Las Vegas Sun

April 24, 2024

Nila Speer (1919-2007)

During her 87 years in Las Vegas, Nila Speer saw it grow from a tiny Union Pacific Railroad watering hole into an international city.

She would regale members of her family with stories from the day - such as when, as a 5-year-old, she tagged along with her dad, George Ullom. He was hauling large milk canisters from the family's dairy farm on Shadow Lane, where the Southern Nevada Health District now stands, to downtown businesses.

Speer recalled how, during one delivery, she stayed real close to her dad while they walked from dusty, unpaved Fremont Street into a saloon as sinister hombres looked up from their poker game.

Little Nila didn't give a second thought as to why a barkeep would want to buy milk. The bigger question was why were men playing poker in a local bar in 1924, seven years before gambling was legalized in Nevada?

Nila U. Speer, the matriarch of a pioneering Las Vegas family that included a city manager and three generations of gaming executives, died Monday at a Las Vegas convalescent home. She was 87.

Her family said she never fully recovered from stomach surgery in December, but her mind remained sharp to the end.

Services will be at 10 a.m. Sunday at Palm Mortuary-Eastern.

Speer was the sister of the late George Ullom, who served as Las Vegas city manager and Clark County registrar of voters, and was a founder of the Nevada Resort Association.

She was the widow of Don Speer, president of the Desert Inn and Tropicana hotels in the 1970s.

A longtime Sunday school teacher at the First Methodist Church, Speer was known for her charity and compassion for others. Never was that more evident than when she was bilked out of $10,000 at age 78.

Yet, at the 2003 federal mail fraud trial of late mortgage broker Harley L. Harmon, while other victims were calling for his head, Speer testified for him and his character.

She told the court that she had known Harmon since the day he was born and did not care that he had diverted funds from her account because she believed he was basically an honest man. Harmon nevertheless was convicted and sentenced to prison.

"That was just a tip of the iceberg of what mom was about," said Don Speer II, a San Diego gaming executive. "She was all about love. She was a spiritual person who believed in helping people who were in need.

"She was not a wealthy woman. Still she felt sorry that Harley's business did not work out and he lost it. She saw good in everybody."

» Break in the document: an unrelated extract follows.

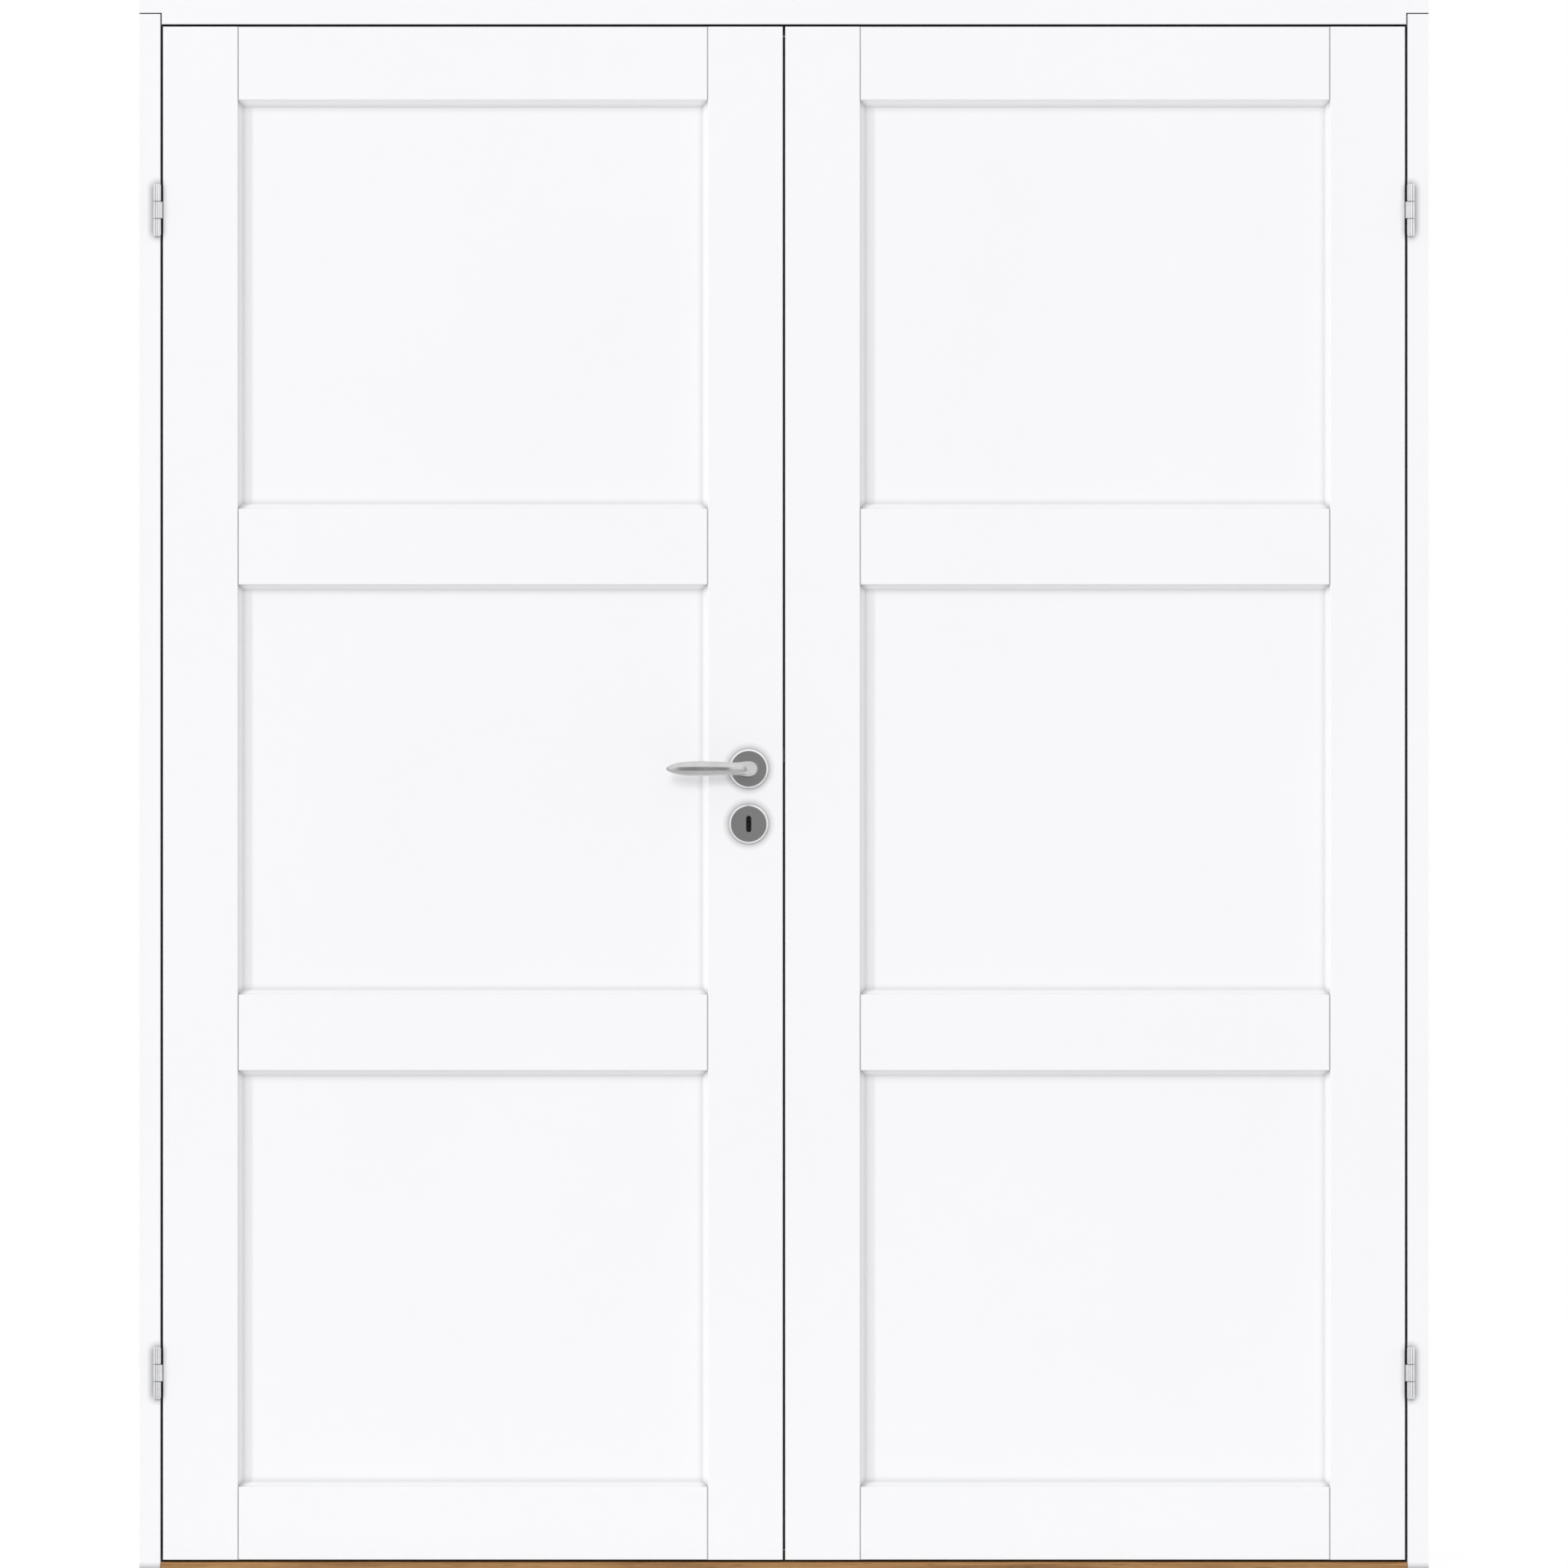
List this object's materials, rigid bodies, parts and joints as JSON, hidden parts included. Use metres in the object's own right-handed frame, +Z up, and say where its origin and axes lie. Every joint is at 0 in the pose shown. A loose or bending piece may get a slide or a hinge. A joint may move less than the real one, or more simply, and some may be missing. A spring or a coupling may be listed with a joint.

Speer and her twin sister, Nola, were born in a Lovelock hospital on July 15, 1919, after their parents decided to take a day trip there to escape the triple-digit heat in Las Vegas.

As a youngster, she often accompanied her grandfather, Pop Ullom, to the voting polls and watched him as he helped count ballots. She became an ardent Democrat who campaigned for scores of candidates, including her favorite, former Gov. and U.S. Sen. Richard Bryan.

She married Don Speer, her high school sweetheart, in the late 1930s. He died in 1979.

A homemaker, she raised money for charity through her memberships in the Mesquite Club and Beta Sigma Phi social sorority and was a director of the local Girl Scouts.

In addition to her son, Speer is survived by another son, Jerry Speer of Las Vegas; a daughter, Kristina Speer Cooper of San Francisco; a stepdaughter, Donna Kepler of Walnut Creek, Calif.; sister Nola Hanson of Oceanside, Calif.; eight grandchildren; and six great-grandchildren.